Prized by bodybuilders for the V-shaped taper they give the torso, your latissimus dorsi, or lat, muscles run from the back of your pelvis and lower back to your upper arms. Tight lats can restrict movement in the shoulders, limiting your ability to perform everyday actions, such as reaching your arms overhead.
The latissimus dorsi muscles form a broad sheet of muscle that covers a large area of your back. They arise from the upper rim of the back of the pelvis, or ilium, and from the spine and connective tissue of the lower back, and attach to the upper arm bone, or humerus. When the lats contract, they pull your arms backward, downward and inward toward the side of your chest, as in the action of a pullup.
Side bending while reaching your arm overhead will stretch the lat muscle on the opposite side. You can perform these stretches either standing or sitting. For the standing variation, place your feet wider than shoulder-width apart. Place your right hand on your right hip and raise your left arm overhead. Bend to your right side, reaching your left arm to the right. Lift your left shoulder toward your ear to increase the stretch. Repeat, switching sides. For a seated version of the stretch, sit cross-legged on a mat. Place your right hand on the floor behind you and reach your left arm overhead. Lean to your right, again lifting your left shoulder to intensify the stretch. Repeat on the other side.
Bent-Over Lat Stretch
The bent-over lat stretch resembles the Child's pose in yoga. Kneel with your shins resting on a mat. Place the tops of your feet on the mat, with your toes pointed. Lower your hips toward your heels and rest your forehead on the mat. Lengthen your arms alongside your ears, with your forearms on the floor. Reach your hands as far forward as possible, until you feel a stretch along the sides of your chest.

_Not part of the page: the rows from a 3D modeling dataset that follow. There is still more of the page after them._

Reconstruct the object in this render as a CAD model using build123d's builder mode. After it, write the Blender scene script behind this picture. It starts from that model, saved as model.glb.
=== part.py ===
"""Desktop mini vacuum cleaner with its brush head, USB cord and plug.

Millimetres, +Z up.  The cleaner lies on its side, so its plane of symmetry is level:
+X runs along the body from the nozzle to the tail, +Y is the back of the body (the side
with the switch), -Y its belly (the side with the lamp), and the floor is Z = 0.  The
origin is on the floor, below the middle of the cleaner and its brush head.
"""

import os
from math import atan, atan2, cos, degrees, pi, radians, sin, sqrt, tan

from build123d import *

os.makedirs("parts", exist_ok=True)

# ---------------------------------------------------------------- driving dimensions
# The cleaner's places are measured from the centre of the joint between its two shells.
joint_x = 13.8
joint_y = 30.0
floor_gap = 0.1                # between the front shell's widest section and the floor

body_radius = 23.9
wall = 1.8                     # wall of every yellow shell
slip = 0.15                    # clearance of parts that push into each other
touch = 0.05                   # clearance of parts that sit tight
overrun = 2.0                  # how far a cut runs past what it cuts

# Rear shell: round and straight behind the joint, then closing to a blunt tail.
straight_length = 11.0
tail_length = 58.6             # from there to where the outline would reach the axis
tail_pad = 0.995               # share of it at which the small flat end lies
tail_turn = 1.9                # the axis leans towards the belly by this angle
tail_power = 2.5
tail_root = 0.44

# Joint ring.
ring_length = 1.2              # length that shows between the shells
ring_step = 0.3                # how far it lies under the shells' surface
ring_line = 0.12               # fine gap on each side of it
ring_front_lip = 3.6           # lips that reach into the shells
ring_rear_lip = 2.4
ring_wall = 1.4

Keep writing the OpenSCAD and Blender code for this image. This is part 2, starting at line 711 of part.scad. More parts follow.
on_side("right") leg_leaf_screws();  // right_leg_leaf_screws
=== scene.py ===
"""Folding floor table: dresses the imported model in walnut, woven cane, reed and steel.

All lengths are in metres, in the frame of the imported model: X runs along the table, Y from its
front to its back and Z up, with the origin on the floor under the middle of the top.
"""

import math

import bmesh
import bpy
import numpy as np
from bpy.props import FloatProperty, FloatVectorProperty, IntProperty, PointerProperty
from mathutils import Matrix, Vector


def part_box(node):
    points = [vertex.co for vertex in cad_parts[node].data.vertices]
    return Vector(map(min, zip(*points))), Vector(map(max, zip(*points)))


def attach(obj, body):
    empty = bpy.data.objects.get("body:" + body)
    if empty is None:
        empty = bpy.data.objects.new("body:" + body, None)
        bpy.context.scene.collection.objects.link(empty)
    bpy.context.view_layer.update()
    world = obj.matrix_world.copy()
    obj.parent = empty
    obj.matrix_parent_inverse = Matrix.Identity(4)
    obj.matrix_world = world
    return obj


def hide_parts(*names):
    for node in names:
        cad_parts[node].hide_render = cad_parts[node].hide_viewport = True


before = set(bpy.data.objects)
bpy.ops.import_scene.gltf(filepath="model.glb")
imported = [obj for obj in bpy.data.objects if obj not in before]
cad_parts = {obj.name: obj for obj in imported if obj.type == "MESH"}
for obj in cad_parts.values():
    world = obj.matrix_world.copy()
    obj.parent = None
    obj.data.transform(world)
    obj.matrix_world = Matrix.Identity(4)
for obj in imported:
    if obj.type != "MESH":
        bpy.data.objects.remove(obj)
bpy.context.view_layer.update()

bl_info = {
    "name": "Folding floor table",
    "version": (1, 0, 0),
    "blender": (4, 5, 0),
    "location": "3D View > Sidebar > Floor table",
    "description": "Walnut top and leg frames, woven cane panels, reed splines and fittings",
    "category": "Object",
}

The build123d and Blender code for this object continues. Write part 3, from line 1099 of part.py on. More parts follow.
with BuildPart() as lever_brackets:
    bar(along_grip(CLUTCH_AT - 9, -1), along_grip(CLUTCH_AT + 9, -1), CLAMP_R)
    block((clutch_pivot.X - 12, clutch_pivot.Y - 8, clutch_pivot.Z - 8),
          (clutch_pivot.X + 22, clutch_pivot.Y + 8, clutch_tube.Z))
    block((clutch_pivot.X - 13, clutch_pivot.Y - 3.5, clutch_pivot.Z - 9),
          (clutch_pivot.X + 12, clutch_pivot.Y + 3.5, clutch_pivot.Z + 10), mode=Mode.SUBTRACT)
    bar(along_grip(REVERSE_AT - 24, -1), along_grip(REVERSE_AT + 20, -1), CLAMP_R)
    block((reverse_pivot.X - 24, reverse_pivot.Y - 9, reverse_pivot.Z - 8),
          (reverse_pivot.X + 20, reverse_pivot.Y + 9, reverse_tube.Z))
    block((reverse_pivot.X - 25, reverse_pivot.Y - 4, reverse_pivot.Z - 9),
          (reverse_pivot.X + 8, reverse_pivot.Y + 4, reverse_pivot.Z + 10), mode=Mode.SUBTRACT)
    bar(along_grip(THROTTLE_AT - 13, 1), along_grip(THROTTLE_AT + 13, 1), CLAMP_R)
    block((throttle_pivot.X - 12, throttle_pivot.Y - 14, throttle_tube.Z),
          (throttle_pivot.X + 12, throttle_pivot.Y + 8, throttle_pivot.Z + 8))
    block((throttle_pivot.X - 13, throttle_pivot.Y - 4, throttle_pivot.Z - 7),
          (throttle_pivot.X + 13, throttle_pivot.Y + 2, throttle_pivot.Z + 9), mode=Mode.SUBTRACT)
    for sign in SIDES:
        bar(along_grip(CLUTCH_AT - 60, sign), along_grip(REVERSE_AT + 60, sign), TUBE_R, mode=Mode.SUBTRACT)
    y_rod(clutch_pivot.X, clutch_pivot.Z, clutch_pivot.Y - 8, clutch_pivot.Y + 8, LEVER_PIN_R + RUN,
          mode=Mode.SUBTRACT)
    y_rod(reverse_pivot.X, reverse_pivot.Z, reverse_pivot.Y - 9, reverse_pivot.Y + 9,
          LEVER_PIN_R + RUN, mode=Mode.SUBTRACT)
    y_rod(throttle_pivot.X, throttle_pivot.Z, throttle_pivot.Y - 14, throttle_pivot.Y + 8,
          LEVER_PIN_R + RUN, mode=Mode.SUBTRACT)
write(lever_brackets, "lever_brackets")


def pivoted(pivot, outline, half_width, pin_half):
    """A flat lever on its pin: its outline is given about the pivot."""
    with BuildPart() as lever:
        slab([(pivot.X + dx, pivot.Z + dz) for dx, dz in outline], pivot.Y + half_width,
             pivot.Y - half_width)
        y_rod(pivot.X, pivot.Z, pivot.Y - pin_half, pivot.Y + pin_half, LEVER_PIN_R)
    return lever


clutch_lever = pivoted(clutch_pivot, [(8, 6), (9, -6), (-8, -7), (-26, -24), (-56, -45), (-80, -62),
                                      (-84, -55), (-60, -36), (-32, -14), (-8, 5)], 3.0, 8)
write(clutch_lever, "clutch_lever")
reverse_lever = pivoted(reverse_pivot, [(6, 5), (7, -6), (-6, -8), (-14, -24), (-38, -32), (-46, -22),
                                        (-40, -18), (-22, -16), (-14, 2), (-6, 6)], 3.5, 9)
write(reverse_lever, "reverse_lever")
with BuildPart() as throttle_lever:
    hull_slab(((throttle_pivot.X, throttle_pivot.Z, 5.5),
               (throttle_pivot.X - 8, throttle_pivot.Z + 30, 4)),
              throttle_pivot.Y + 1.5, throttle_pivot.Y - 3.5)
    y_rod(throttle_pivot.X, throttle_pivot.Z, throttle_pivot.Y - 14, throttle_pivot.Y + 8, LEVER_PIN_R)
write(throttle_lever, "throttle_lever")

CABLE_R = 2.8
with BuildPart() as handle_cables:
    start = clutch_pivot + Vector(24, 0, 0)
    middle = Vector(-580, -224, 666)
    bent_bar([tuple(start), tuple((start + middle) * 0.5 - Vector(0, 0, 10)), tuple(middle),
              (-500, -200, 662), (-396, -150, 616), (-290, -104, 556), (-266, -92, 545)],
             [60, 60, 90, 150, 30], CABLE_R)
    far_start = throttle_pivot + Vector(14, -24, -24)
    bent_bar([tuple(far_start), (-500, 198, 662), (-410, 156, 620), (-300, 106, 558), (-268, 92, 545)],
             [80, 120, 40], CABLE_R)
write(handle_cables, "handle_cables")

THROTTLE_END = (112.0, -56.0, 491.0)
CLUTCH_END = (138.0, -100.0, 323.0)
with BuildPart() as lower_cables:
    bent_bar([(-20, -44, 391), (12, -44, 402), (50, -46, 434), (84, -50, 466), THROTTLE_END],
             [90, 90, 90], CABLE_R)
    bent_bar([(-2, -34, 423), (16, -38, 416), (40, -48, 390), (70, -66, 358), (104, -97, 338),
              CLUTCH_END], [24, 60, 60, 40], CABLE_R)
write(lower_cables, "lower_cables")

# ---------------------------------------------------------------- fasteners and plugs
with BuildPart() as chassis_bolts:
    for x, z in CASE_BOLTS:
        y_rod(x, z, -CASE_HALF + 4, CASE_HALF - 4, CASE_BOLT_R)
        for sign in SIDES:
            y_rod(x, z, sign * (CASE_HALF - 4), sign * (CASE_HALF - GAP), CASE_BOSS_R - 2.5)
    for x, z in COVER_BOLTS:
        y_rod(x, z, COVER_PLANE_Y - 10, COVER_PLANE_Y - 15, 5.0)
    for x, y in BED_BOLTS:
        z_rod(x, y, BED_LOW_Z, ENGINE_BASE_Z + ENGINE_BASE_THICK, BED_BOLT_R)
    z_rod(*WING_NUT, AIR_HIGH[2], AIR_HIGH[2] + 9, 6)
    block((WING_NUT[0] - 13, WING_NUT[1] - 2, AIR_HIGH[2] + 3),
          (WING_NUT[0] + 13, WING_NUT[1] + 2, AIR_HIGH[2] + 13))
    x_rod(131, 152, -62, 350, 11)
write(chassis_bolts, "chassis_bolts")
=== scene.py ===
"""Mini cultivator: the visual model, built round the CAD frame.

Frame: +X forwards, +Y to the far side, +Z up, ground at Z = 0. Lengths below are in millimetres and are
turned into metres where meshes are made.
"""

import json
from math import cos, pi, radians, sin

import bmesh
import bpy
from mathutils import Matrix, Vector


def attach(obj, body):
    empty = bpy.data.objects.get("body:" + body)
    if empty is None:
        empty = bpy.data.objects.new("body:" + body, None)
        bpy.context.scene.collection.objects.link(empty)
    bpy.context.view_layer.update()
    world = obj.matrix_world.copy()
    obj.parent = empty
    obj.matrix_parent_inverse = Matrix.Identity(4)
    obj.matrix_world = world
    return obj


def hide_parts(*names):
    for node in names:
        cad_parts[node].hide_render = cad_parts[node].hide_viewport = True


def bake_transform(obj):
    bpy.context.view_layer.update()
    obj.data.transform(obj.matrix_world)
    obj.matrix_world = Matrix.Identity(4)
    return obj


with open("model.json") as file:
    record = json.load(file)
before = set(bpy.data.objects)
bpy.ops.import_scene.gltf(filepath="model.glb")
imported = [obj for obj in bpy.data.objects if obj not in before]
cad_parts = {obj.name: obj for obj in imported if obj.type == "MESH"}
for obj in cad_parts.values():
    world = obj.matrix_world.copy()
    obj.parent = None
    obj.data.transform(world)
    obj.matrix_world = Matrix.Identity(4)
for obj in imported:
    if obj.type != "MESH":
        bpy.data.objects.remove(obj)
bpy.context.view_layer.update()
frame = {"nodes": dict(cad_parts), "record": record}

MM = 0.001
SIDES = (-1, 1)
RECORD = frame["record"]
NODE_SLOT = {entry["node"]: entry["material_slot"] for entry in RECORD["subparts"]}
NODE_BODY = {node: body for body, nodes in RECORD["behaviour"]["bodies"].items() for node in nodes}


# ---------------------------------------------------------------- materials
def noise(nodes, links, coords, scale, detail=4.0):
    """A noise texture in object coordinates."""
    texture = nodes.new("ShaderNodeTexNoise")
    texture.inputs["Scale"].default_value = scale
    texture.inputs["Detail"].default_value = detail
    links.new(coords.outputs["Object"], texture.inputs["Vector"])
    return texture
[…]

Warm muscles stretch more easily and safely than cold muscles. Warm up your entire body with light aerobic exercise before stretching. To warm up the lats, include dynamic movements of your arms and shoulders. The American College of Sports Medicine recommends stretching at least two to three days per week. Ideally, stretch daily. Hold stretches for 10 to 30 seconds and repeat stretches two to four times. Only stretch to the point of tightness, never to the point of pain.